[Start]

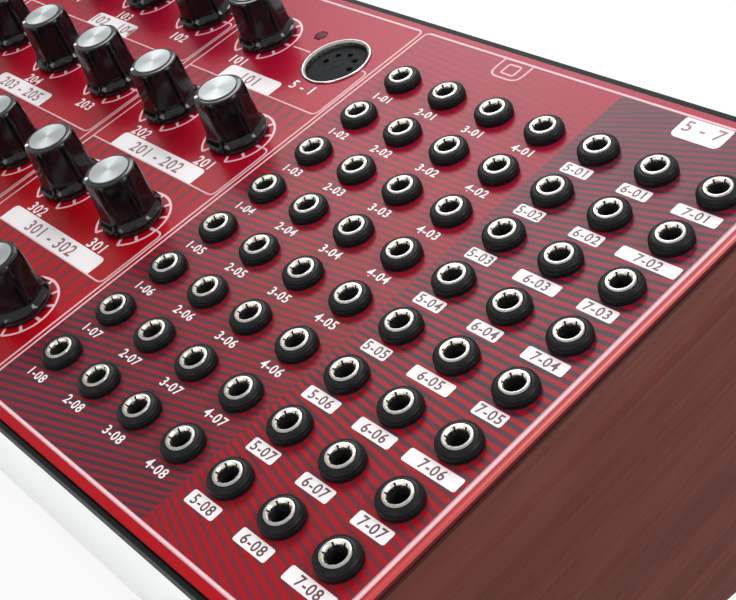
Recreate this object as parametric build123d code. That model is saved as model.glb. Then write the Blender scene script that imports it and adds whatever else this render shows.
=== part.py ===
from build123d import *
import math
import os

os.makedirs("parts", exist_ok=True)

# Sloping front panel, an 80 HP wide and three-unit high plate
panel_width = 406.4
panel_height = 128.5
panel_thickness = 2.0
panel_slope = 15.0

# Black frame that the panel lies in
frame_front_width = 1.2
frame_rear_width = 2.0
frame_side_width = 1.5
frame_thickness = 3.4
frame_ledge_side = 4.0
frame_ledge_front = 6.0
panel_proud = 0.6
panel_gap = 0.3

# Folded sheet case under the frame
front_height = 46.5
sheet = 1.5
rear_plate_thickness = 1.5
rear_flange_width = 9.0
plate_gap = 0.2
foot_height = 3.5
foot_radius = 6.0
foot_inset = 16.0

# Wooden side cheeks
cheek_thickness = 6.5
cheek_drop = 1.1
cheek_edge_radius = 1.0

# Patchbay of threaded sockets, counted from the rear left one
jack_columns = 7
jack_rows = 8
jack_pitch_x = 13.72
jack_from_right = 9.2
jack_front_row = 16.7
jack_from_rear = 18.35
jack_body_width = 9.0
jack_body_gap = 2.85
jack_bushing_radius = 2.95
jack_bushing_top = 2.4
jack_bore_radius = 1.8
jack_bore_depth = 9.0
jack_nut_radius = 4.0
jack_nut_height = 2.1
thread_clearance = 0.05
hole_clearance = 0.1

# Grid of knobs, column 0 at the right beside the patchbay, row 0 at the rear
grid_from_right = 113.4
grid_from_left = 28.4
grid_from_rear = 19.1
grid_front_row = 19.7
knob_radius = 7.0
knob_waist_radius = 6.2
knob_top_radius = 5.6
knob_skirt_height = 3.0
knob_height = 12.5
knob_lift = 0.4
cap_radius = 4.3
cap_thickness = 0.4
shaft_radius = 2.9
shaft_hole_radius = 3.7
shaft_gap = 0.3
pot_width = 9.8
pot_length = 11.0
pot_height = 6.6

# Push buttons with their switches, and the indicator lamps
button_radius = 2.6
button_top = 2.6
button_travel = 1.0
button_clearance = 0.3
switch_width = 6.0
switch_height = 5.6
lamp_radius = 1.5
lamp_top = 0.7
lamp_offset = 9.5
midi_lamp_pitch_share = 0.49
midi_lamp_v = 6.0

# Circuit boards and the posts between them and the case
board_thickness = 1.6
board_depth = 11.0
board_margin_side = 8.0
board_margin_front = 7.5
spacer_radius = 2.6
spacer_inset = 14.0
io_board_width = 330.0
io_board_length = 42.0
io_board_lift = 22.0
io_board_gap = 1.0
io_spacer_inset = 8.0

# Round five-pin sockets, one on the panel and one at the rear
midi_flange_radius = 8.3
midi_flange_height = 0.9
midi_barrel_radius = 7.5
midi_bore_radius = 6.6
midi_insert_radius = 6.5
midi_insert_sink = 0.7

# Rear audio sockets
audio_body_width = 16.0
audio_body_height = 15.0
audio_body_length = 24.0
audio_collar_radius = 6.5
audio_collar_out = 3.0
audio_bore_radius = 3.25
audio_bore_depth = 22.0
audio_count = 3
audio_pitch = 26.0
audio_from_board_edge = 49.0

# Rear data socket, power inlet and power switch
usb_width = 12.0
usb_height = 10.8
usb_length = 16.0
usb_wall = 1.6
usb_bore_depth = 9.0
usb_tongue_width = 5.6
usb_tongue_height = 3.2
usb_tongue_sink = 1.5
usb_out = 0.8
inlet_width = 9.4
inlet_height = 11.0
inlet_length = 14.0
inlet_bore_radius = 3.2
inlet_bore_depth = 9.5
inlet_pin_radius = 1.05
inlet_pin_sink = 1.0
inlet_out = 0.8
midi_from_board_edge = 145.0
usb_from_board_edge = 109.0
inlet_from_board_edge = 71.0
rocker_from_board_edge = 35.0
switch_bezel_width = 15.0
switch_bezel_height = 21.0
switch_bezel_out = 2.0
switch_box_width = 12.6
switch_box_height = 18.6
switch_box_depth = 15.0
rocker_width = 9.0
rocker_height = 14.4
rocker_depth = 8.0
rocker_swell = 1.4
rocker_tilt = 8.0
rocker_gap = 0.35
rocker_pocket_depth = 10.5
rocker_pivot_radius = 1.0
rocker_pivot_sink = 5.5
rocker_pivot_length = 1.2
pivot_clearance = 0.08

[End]
[Start]

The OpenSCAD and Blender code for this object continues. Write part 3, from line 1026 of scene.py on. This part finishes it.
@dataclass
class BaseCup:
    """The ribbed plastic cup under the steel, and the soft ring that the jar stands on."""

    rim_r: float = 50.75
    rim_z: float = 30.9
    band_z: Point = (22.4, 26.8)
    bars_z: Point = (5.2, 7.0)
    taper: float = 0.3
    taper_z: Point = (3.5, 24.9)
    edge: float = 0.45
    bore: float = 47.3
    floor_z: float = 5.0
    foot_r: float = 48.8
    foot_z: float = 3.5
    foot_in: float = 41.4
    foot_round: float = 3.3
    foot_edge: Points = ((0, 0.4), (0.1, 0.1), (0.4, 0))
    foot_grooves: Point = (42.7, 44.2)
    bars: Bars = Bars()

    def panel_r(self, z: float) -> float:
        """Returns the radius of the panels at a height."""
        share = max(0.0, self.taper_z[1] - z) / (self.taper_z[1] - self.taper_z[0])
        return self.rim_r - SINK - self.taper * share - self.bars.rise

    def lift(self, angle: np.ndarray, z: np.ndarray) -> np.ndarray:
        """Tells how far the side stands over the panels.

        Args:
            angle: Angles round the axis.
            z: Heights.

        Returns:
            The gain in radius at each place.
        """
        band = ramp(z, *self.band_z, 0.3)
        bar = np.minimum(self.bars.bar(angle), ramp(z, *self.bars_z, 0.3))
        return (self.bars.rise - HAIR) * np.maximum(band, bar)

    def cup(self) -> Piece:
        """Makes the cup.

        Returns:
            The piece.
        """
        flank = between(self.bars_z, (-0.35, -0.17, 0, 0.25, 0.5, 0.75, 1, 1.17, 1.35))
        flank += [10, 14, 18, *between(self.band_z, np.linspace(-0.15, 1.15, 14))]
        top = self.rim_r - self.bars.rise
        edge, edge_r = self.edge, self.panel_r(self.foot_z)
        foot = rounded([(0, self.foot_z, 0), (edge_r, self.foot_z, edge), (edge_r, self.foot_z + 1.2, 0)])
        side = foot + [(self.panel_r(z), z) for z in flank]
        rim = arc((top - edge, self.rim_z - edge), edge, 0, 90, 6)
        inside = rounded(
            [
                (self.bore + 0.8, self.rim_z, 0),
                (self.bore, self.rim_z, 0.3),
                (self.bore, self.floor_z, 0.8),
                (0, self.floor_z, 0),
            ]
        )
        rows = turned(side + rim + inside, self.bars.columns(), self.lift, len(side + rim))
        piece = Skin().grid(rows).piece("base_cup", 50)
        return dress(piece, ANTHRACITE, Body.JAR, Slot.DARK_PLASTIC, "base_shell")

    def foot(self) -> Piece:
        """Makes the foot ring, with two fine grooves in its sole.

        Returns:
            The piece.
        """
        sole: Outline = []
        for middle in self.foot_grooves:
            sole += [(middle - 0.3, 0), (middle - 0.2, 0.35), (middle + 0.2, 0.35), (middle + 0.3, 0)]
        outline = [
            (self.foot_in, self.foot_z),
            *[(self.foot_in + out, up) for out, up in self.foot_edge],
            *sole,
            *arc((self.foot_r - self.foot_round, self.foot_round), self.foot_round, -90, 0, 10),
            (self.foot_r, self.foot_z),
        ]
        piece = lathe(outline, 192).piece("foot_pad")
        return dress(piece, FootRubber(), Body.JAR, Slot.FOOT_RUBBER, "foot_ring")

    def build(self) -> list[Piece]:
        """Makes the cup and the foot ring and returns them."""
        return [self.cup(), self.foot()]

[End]
[Start]

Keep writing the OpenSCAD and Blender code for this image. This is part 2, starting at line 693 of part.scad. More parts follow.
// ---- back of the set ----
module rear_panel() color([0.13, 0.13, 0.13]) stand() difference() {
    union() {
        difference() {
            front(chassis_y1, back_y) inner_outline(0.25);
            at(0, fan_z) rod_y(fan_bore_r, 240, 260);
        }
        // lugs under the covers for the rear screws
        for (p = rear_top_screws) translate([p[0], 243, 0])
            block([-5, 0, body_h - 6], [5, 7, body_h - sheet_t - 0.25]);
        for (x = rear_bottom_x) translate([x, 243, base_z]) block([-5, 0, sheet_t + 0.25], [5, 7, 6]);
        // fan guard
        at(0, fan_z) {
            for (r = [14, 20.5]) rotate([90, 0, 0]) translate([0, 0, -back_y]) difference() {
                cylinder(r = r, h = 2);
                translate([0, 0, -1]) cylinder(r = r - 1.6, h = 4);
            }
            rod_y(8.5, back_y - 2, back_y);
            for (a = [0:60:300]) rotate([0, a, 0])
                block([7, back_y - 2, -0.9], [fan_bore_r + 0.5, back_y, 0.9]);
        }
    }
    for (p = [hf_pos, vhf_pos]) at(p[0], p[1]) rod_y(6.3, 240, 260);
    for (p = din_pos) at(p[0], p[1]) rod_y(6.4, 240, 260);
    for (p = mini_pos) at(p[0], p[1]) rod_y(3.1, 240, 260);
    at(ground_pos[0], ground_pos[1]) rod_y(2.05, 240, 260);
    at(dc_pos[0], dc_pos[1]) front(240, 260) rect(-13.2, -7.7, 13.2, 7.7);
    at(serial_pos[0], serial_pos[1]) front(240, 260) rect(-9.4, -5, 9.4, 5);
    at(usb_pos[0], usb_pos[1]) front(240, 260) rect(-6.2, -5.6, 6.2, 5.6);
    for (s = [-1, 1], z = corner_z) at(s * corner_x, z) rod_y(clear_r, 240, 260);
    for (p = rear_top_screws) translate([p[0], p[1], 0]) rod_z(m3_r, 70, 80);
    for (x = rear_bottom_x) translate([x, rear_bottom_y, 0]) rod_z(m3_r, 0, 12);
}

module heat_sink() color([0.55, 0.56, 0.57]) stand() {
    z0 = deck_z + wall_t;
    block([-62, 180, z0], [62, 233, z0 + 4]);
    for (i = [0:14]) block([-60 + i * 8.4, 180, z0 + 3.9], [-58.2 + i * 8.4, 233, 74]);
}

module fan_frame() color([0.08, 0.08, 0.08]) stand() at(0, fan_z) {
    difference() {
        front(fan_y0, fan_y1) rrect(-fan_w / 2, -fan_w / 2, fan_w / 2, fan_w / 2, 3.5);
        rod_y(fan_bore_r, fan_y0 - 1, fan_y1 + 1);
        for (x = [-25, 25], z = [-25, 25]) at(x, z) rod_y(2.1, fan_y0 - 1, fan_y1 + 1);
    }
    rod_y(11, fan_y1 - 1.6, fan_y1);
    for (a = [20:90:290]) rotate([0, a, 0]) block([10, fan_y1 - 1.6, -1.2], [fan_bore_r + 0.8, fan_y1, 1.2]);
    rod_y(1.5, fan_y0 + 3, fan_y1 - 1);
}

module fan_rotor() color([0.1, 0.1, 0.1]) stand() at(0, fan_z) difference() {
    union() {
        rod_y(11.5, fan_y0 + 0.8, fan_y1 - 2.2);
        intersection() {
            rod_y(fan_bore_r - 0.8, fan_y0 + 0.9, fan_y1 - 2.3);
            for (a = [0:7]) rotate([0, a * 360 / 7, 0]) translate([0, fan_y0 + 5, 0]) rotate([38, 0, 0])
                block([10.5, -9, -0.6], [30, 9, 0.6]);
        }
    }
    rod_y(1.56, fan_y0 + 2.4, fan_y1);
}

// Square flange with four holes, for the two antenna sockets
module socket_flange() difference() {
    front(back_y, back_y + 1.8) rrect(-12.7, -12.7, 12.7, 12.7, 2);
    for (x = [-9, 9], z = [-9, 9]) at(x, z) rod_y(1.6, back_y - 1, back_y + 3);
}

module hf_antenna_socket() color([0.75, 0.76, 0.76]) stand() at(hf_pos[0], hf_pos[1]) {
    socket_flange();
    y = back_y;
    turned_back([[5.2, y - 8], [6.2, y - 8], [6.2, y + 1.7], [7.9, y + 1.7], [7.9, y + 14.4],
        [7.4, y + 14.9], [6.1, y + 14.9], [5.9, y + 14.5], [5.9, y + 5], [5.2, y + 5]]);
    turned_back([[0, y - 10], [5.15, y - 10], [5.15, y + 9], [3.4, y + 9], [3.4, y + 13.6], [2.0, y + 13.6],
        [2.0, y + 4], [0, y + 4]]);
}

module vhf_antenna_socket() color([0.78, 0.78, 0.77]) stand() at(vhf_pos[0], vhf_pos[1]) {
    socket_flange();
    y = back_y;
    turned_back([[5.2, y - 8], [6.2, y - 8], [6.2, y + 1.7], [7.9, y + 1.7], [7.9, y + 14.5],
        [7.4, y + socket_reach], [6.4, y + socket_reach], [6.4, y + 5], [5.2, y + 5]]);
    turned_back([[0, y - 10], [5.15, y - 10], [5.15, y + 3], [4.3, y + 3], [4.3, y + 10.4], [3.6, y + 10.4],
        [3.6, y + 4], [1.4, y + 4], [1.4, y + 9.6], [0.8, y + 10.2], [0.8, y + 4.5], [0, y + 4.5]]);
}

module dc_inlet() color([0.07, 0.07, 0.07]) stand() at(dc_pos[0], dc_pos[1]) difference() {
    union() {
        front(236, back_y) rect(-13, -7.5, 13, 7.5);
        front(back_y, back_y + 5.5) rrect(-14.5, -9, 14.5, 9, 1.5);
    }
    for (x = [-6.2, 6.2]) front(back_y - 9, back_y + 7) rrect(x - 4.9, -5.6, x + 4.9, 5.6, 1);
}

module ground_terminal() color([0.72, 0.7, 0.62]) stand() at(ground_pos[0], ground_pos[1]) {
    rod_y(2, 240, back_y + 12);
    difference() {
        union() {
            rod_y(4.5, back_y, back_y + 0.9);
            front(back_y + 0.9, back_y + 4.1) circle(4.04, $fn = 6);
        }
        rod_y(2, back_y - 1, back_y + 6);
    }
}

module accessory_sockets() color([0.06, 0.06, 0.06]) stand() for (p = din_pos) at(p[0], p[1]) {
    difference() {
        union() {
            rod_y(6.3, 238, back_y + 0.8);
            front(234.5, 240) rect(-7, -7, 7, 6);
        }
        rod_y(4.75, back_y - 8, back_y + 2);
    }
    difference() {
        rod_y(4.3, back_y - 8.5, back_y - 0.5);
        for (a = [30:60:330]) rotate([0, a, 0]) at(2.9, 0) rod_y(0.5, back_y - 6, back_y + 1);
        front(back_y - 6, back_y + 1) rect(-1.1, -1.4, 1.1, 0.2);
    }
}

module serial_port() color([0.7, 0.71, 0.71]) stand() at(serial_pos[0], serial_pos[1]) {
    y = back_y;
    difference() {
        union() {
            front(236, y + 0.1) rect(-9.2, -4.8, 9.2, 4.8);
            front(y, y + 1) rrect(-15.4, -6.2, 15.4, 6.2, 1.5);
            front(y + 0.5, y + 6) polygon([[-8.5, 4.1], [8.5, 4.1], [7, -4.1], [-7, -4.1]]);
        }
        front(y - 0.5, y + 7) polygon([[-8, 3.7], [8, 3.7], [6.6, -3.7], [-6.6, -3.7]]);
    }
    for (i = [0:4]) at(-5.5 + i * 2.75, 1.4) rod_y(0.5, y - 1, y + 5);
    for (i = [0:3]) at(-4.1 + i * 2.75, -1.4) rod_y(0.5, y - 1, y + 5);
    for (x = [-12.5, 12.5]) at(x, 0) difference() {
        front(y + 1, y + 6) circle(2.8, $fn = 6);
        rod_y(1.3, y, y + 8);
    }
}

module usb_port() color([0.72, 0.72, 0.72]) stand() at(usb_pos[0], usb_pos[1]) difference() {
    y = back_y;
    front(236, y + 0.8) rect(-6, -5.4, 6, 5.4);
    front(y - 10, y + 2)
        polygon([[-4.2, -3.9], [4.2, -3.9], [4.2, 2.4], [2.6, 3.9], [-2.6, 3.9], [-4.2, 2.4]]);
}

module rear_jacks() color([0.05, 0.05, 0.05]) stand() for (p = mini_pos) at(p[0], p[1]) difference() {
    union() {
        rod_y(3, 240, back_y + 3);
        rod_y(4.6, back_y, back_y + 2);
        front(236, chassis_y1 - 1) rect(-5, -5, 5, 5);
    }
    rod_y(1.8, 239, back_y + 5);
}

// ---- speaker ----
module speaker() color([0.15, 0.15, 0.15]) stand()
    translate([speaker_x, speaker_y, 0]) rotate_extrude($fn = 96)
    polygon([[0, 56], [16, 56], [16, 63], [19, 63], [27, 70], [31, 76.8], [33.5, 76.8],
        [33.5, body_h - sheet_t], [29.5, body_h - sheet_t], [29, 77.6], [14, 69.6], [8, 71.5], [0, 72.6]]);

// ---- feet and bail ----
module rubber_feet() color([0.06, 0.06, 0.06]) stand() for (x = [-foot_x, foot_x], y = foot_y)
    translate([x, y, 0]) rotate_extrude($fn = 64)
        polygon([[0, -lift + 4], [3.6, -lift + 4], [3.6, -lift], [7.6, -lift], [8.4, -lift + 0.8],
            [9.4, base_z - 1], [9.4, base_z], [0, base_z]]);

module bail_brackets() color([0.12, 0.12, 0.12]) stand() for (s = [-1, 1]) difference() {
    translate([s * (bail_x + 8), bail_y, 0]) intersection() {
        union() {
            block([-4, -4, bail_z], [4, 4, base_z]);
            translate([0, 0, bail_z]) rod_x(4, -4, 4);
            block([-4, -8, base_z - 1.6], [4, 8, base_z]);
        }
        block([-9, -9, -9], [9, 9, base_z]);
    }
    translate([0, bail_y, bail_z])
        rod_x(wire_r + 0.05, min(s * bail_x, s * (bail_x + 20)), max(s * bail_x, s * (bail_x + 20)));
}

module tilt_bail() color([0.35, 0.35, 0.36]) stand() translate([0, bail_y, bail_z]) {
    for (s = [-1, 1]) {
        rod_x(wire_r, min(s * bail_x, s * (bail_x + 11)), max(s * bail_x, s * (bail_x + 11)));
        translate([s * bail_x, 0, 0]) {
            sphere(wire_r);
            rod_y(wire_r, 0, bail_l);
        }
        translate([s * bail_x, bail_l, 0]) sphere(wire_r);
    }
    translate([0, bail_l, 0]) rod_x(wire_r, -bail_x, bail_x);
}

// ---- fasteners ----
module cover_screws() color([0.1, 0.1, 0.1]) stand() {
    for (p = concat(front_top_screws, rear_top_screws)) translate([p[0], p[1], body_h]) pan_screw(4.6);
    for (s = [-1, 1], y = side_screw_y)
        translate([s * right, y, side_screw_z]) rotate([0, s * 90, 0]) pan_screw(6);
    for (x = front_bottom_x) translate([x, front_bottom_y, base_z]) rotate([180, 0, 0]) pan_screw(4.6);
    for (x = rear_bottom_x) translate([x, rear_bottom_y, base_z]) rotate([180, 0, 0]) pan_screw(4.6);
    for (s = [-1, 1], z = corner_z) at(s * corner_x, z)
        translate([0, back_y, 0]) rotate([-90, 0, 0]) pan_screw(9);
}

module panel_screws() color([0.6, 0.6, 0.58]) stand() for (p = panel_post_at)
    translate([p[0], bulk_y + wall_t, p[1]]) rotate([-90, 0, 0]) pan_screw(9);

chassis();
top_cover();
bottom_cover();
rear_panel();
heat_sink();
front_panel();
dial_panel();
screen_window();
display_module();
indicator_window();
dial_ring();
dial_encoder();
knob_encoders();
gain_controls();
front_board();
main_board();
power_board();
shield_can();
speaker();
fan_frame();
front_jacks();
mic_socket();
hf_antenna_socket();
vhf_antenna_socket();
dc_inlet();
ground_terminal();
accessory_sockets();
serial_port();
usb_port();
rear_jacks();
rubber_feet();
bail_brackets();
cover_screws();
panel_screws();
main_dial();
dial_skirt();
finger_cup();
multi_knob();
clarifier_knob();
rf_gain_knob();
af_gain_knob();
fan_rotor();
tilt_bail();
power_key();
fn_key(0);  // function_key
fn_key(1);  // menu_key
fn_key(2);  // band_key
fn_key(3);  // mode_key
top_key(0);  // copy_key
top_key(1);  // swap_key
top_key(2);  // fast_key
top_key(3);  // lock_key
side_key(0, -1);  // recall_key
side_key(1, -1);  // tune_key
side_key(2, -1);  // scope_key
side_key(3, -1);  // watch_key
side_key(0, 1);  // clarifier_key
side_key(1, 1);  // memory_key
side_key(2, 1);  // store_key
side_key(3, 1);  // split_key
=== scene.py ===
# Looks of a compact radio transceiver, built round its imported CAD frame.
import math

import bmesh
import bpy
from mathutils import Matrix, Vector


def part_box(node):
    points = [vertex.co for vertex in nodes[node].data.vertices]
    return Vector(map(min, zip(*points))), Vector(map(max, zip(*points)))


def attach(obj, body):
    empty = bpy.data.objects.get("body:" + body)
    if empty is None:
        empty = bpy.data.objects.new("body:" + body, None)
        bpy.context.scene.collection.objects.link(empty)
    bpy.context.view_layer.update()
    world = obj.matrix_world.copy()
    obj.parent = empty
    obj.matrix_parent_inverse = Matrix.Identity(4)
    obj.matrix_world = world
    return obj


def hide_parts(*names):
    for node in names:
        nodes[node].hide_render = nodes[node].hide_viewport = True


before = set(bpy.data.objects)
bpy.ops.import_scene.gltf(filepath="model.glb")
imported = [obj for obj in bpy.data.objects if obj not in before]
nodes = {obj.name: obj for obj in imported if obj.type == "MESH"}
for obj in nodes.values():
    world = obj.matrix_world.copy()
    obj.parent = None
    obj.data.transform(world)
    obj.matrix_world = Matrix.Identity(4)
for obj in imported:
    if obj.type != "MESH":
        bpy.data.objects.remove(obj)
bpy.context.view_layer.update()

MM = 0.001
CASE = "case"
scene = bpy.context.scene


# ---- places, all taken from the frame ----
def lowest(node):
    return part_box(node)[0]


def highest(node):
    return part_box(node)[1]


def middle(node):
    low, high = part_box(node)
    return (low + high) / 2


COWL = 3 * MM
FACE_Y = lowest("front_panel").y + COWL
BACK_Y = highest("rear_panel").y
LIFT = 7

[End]

**Goal**
Make an exact transcription of the lines from the line with "panel_screws();" through the line with "nodes[node].hide_render = nodes[node].hide_viewport", inclusive, omitting all others.

**Solution to the exercise**
panel_screws();
main_dial();
dial_skirt();
finger_cup();
multi_knob();
clarifier_knob();
rf_gain_knob();
af_gain_knob();
fan_rotor();
tilt_bail();
power_key();
fn_key(0);  // function_key
fn_key(1);  // menu_key
fn_key(2);  // band_key
fn_key(3);  // mode_key
top_key(0);  // copy_key
top_key(1);  // swap_key
top_key(2);  // fast_key
top_key(3);  // lock_key
side_key(0, -1);  // recall_key
side_key(1, -1);  // tune_key
side_key(2, -1);  // scope_key
side_key(3, -1);  // watch_key
side_key(0, 1);  // clarifier_key
side_key(1, 1);  // memory_key
side_key(2, 1);  // store_key
side_key(3, 1);  // split_key
=== scene.py ===
# Looks of a compact radio transceiver, built round its imported CAD frame.
import math

import bmesh
import bpy
from mathutils import Matrix, Vector


def part_box(node):
    points = [vertex.co for vertex in nodes[node].data.vertices]
    return Vector(map(min, zip(*points))), Vector(map(max, zip(*points)))


def attach(obj, body):
    empty = bpy.data.objects.get("body:" + body)
    if empty is None:
        empty = bpy.data.objects.new("body:" + body, None)
        bpy.context.scene.collection.objects.link(empty)
    bpy.context.view_layer.update()
    world = obj.matrix_world.copy()
    obj.parent = empty
    obj.matrix_parent_inverse = Matrix.Identity(4)
    obj.matrix_world = world
    return obj


def hide_parts(*names):
    for node in names:
        nodes[node].hide_render = nodes[node].hide_viewport = True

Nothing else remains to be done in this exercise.